The anti-Islamic undercurrent beneath this rhetoric deserves closer attention than it typically receives. Much of the pro-war messaging draws heavily on pre-Islamic Persian identity, positioning the Islamic Republic as a kind of Arab invasion of an essentially different, essentially secular civilization. Exiled activist and media personality Masih Alinejad has described the Islamic Republic as “an occupying army set on destroying Iran like a Mongol invasion.” A member of my own family, responding to the news of Khamenei’s assassination, described him as “a blood-sucking invader whose ilk has occupied Iran.” The London-based Iranian rapper Hichkas is now a prominent pro-war and pro-Pahlavi figure who leads marches draped in American and Israeli flags. But 20 years ago, in the aftermath of the Iraq invasion, he was rhyming about “God, family and the Iranian [read Islamic Republic] flag.” The trajectory is instructive.

Israeli information operations have pursued this line. The Israeli Foreign Ministry’s Persian-language Instagram account posted an AI-generated video depicting an American and an Israeli woman pulling an Iranian woman from a pit in the ground, then helping her remove her hijab and become “liberated” in sisterhood with them. For non-Iranian viewers, the imagery is merely odd. For Iranians, it is a legible reference to the pre-Islamic practice, attributed to certain tribes in the Arabian peninsula, of burying unwanted daughters alive — a practice, it should be noted, that Islam’s Prophet Muhammad put an end to, and that Saudi Arabia proudly teaches in its own religious indoctrination. The Islamophobic argument and the historical reality are, as is frequently the case in such productions, in direct contradiction. But historical accuracy is not the point; the activation of existing stereotypes and anxieties is.

These messages have not landed in a neutral space. They have been received by people who have watched the Iranian regime pour their country’s resources into military programs and proxy networks across the region while Iran’s own population has slipped into deepening poverty; who have seen uprising after uprising met with lethal state violence; who watched thousands of their fellow citizens killed by their own government in January 2026. Grammy cited the killing of “40,000” protesters as her personal turning point. The number is still contested — the often-cited nongovernmental organization Human Rights Activists in Iran (HRAI) has verified 7,007 and is still reviewing 11,744 — though many observers and activists believe that it was much higher than what has been verified.

The division that has emerged — between those Iranians who will not support a war on their own country and those who have, through suffering and desperation, arrived at support for the war — is real and painful and will not be resolved easily. A friend in Tehran put it with bleak clarity: “We know this is a gamble. But what other way is there?”

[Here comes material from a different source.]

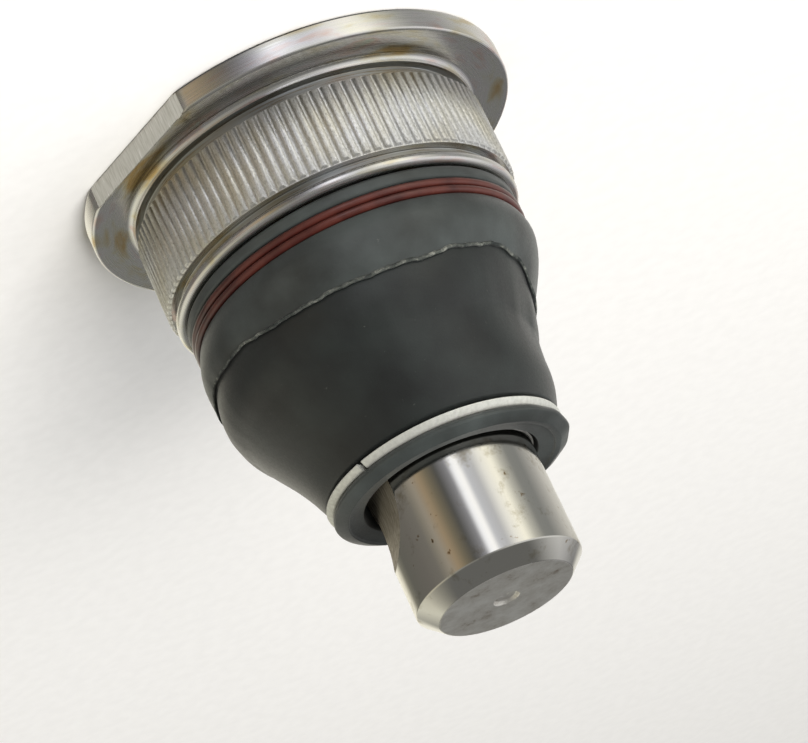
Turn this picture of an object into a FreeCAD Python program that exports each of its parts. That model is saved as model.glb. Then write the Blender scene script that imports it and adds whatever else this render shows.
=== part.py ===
import FreeCAD, Part
import math
import os

import Sketcher

# Suspension ball joint with a press-in housing, stud upwards, in millimetres.
# The origin is the centre of the ball and +Z runs along the housing towards the end of the stud.
# Heights are measured up from the ball centre, depths down from it.

SIZES = {
    # ball and pin; the pin's heights hang on the top of the boot
    "ball_radius": 12.0,
    "ball_flat_radius": 3.2,
    "neck_inset": 1.7,
    "neck_fillet": 0.8,
    "pin_radius": 9.0,
    "seal_land_step": 0.3,
    "seal_land_length": 11.1,
    "pin_free_length": 13.35,
    "pin_chamfer_length": 1.75,
    "pin_chamfer_inset": 1.8,
    "pinch_groove_from_end": 13.45,
    "pinch_groove_radius": 14.0,
    "pinch_groove_depth": 1.65,
    "centre_mark_radius": 1.4,
    "centre_mark_depth": 0.7,
    # seats round the ball
    "seat_gap": 0.05,
    "seat_wall": 2.9,
    "seat_floor": 0.15,
    "seat_split_gap": 0.1,
    "seat_top_gap": 0.45,
    "seat_hole_radius": 3.0,
    "seat_slot_width": 1.2,
    "seat_slot_depth": 3.6,
    "seat_slots": 6,
    # spring and cover
    "fit_gap": 0.03,
    "spring_height": 0.96,
    "spring_thickness": 0.55,
    "spring_inner_radius": 7.0,
    "spring_side_gap": 0.8,
    "cover_thickness": 1.2,
    "cover_dish_radius": 10.5,
    "cover_dish_depth": 0.6,
    "cover_bend_width": 1.2,
    # housing, inside
    "bore_cone_height": 0.8,
    "bore_cone_inset": 2.25,
    "mouth_step": 0.75,
    "mouth_flare": 0.5,
    "mouth_lip_length": 0.75,
    "cover_pocket_step": 1.4,
    "crimp_lip_thickness": 0.7,
    "crimp_lip_reach": 1.8,
    "crimp_lip_width": 1.2,
    "crimp_groove_width": 1.3,
    "crimp_groove_depth": 0.45,
    # housing, outside
    "housing_wall": 4.5,
    "flange_width": 4.45,
    "flange_thickness": 2.6,
    "flange_edge_chamfer": 0.35,
    "flange_flat_inset": 1.65,
    "flange_flat_angle": -32.3,
    "flange_fillet": 1.4,
    "shoulder_length": 2.15,
    "knurl_top_depth": 1.6,
    "knurl_lead": 0.3,
    "knurl_tooth_depth": 0.4,
    "knurl_groove_width": 0.7,
    "knurl_teeth": 104,
    "relief_depth": 0.55,
    "relief_length": 0.6,
    "collar_step": 0.4,
    "collar_length": 1.5,
    "collar_round": 0.45,
    "boot_groove_depth": 2.2,
    "boot_groove_length": 4.5,
    "boot_hook_step": 0.5,
    "boot_hook_length": 1.0,
    # boot
    "boot_fit_gap": 0.1,
    "boot_neck_wall": 0.55,
    "boot_bead_step": 0.85,
    "boot_bead_length": 1.45,
    "boot_bead_round": 0.45,
    "boot_dome_step": 0.55,
    "boot_dome_round": 4.9,
    "boot_fold_inset": 0.1,
    "boot_fold_rise": 3.3,
    "boot_fold_step": 0.75,
    "boot_fold_tuck": 0.15,
    "boot_wall": 1.7,
    "boot_cone_length": 15.05,
    "boot_cone_end_step": 1.7,
    "boot_cone_round": 52.0,
    "boot_seal_gap": 0.25,
    "boot_seal_wall": 1.45,
    "boot_seal_length": 4.6,
    "boot_seal_slope": 0.35,
    "boot_lip_length": 1.5,
    "boot_lip_width": 1.75,
    "boot_lip_round": 0.75,
    "boot_lip_inset": 0.35,
    "boot_lip_face_inset": 1.45,
    "boot_lip_recess": 0.35,
    # rings on the boot
    "wire_width": 0.86,
    "wire_thickness": 0.9,
    "wire_turn_gap": 0.04,
    "wire_side_gap": 0.04,
    "wire_seat_gap": 0.05,
    "wire_corner": 0.2,
    "wire_jog_angle": 105.0,
    "wire_jog_span": 24.0,
    "split_ring_step": 0.45,
    "split_ring_width": 0.8,
    "split_ring_thickness": 1.9,
    "split_ring_slope": 0.6,
    "split_ring_gap": 0.6,
    "split_ring_gap_angle": -38.5,
    # how far a cutting outline runs past what it cuts
    "cutter_overrun": 0.5,
}


class Size:
    """A length with the spreadsheet formula that gives it."""

    def __init__(self, value, formula):
        self.value = value
        self.formula = formula

    def join(self, other, sign, value):
        return Size(value, "(%s %s %s)" % (self.formula, sign, as_size(other).formula))

    def __add__(self, other):
        return self.join(other, "+", self.value + as_size(other).value)

    def __sub__(self, other):
        return self.join(other, "-", self.value - as_size(other).value)

    def __mul__(self, other):
        return self.join(other, "*", self.value * as_size(other).value)

    def __truediv__(self, other):
        return self.join(other, "/", self.value / as_size(other).value)

    def __neg__(self):
        return Size(-self.value, "(0 - %s)" % self.formula)


def as_size(number):
    return number if isinstance(number, Size) else Size(number, repr(number))


def root(area):
    return Size(math.sqrt(area.value), "sqrt(%s)" % area.formula)


def ball_reach(radius, offset):
    """Half the width of a ball of this radius at this distance from its centre."""
    return root(radius * radius - offset * offset)


doc = FreeCAD.newDocument("ball_joint")
sheet = doc.addObject("Spreadsheet::Sheet", "Dims")
for row, (alias, number) in enumerate(SIZES.items(), start=1):
    sheet.set("A%d" % row, alias)
    sheet.set("B%d" % row, str(number))
    sheet.setAlias("B%d" % row, alias)
doc.recompute()


def size(alias):
    return Size(SIZES[alias], "Dims." + alias)


ZERO = as_size(0)
EDGE_MATCH = 1e-4


def origin_plane(body, role):
    return next(item for item in body.Origin.OriginFeatures if item.Role == role)


def new_body(name):
    body = doc.addObject("PartDesign::Body", name)
    body.Label = name
    return body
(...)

That question deserves an honest answer rather than a comfortable evasion. The honest answer is that there is, at this moment, no clear other way — and also that the way being pursued leads, by every available historical measure, nowhere good. There is no precedent in the modern Middle East — or for that matter anywhere — for a war producing a quick and clean democratic outcome, as the architects of this one implied in their promises. And we know now, from interviews with former Israeli defense officials, that there were never any concrete plans for what would follow the destruction of the Islamic Republic — only, in their own words, “wishful thinking” that Iranians would spontaneously rise up and take over their government. Equally, Trump has been all over the place with his messaging, first telling Iranians that “the hour of [their] freedom is at hand,” then telling CNN he doesn’t insist on a democratic state, and that Iran could even have a religious leader as long as it treated the U.S. and Israel “fairly.”

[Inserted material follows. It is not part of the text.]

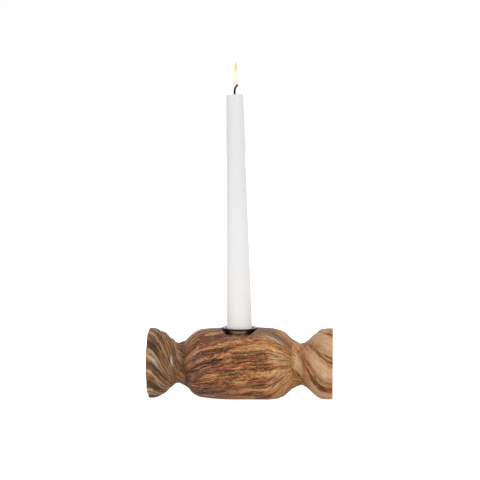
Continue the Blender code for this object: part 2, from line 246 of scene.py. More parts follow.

This matters because supporting pro-war Iranians simply on the grounds that they are the ones in Iran — that their proximity to suffering confers a kind of moral authority that overrides other considerations — is not solidarity. It is a form of abdication dressed as deference. People speak from within conditions of political and economic desperation, with the promise of deliverance dangled before them by powers that have given them every reason, across decades, to know better. To amplify their voices without also holding accountable the governments that helped manufacture those conditions of desperation, that walked away from diplomatic openings, that funded the propaganda campaigns and that launched a war with no plan for what comes after — is not to honor their suffering. It is to participate in its exploitation.

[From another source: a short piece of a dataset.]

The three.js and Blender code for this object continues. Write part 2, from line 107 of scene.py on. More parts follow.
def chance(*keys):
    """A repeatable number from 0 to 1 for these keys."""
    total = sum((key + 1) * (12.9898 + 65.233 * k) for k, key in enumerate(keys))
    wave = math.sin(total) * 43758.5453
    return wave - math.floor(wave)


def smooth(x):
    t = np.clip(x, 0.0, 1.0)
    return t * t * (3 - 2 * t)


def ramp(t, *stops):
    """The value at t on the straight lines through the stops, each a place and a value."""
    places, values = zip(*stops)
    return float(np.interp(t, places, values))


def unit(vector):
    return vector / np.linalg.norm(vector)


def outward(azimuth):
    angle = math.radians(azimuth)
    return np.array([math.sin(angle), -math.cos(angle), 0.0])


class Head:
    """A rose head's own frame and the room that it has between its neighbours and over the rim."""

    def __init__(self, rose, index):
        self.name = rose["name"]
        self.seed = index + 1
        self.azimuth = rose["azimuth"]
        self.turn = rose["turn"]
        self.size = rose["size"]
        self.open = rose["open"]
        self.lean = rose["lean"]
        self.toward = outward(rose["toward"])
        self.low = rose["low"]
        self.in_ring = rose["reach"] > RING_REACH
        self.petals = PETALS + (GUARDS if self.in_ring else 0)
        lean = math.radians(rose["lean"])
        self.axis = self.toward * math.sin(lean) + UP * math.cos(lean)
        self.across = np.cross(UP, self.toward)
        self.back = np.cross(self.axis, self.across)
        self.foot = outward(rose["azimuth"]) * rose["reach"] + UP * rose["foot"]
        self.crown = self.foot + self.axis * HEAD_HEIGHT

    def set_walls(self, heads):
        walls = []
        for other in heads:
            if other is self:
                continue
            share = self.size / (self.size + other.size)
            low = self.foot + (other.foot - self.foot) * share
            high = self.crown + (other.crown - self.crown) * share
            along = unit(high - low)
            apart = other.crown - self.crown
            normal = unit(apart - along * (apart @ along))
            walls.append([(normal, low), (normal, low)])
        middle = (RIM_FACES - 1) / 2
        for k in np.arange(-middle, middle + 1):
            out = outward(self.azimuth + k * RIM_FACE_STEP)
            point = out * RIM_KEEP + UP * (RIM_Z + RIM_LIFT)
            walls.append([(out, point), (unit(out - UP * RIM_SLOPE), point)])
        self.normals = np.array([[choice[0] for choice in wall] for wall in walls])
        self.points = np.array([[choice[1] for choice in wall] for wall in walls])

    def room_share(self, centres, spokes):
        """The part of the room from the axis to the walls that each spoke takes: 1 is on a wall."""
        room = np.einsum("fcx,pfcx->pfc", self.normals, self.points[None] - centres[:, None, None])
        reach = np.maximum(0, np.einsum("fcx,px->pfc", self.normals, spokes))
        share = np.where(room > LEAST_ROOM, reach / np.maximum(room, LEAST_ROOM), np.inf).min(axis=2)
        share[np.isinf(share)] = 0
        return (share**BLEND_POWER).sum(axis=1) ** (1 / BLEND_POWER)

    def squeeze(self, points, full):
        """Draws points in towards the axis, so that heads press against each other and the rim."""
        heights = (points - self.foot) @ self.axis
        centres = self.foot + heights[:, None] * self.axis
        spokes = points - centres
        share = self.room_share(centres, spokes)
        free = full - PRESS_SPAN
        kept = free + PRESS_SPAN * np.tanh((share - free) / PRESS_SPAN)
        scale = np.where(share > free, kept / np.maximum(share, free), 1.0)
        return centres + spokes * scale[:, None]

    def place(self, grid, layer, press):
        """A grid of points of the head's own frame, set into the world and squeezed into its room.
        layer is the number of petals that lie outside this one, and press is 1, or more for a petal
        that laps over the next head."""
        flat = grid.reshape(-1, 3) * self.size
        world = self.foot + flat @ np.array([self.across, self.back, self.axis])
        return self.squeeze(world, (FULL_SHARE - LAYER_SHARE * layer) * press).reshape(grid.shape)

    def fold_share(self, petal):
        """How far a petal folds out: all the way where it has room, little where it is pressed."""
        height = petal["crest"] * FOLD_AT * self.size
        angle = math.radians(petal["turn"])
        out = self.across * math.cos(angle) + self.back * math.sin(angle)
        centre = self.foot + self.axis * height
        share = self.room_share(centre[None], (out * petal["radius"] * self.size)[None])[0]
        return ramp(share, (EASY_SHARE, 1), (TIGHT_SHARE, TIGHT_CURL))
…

Trump has already done what the architects of such rhetoric always eventually do: He collapsed the distinction between the Islamic Republic and the Iranian people. On a plane, in casual remarks, he said the United States military was doing what “should have been done during the 47-year period,” adding that Iranians “really are a nation of terror and hate.” The exiled activist Alinejad, who has spent years advocating for a belligerent foreign policy toward Iran — and whom the regime allegedly tried to assassinate — was reduced to tweeting a correction: “Mr. President, Iran is not a nation of terror and hate. The Islamic Republic is.” The distinction she was making had been eroded by the forces she had helped unleash. War does not know neat boundaries.

Those of us living in the U.S. — who have watched in real time the dismantling of democratic norms by this administration, who have witnessed Israel’s genocide in Gaza and its crimes in Lebanon, who inhabit daily an Islamophobic and Iranophobic political climate in which it is us, apparently, who are people of “hate and terror” — cannot in good conscience treat the current war as a vehicle of liberation. The president who made that remark also stated, without so much as an apology, that he “could live with” knowing that his military had killed more than 150 schoolgirls on the first day of the war. This came after Matt Schlapp, chair of the Conservative Political Action Conference (CPAC), said on “Piers Morgan Uncensored” that those girls were better off dead than being “alive in a burqa.” These are the powers in whose good intentions Iranians are being asked to trust.

The complete dismantling of a functioning state, however brutal and however widely despised, without any credible plan for what follows, will not produce democracy by miracle, but ruins by design. The minimum obligation of those of us outside Iran is to say so clearly, to refuse to amplify the war’s propaganda, however it is packaged, and to hold our own governments to account for a catastrophe that was not, despite what the maximalists insist, inevitable. It was a choice — a series of choices, some of them over decades, others more recent, made by our governments. Acquiescence in this political climate is not neutrality. It is complicity in a devastation that has already expanded beyond Iran.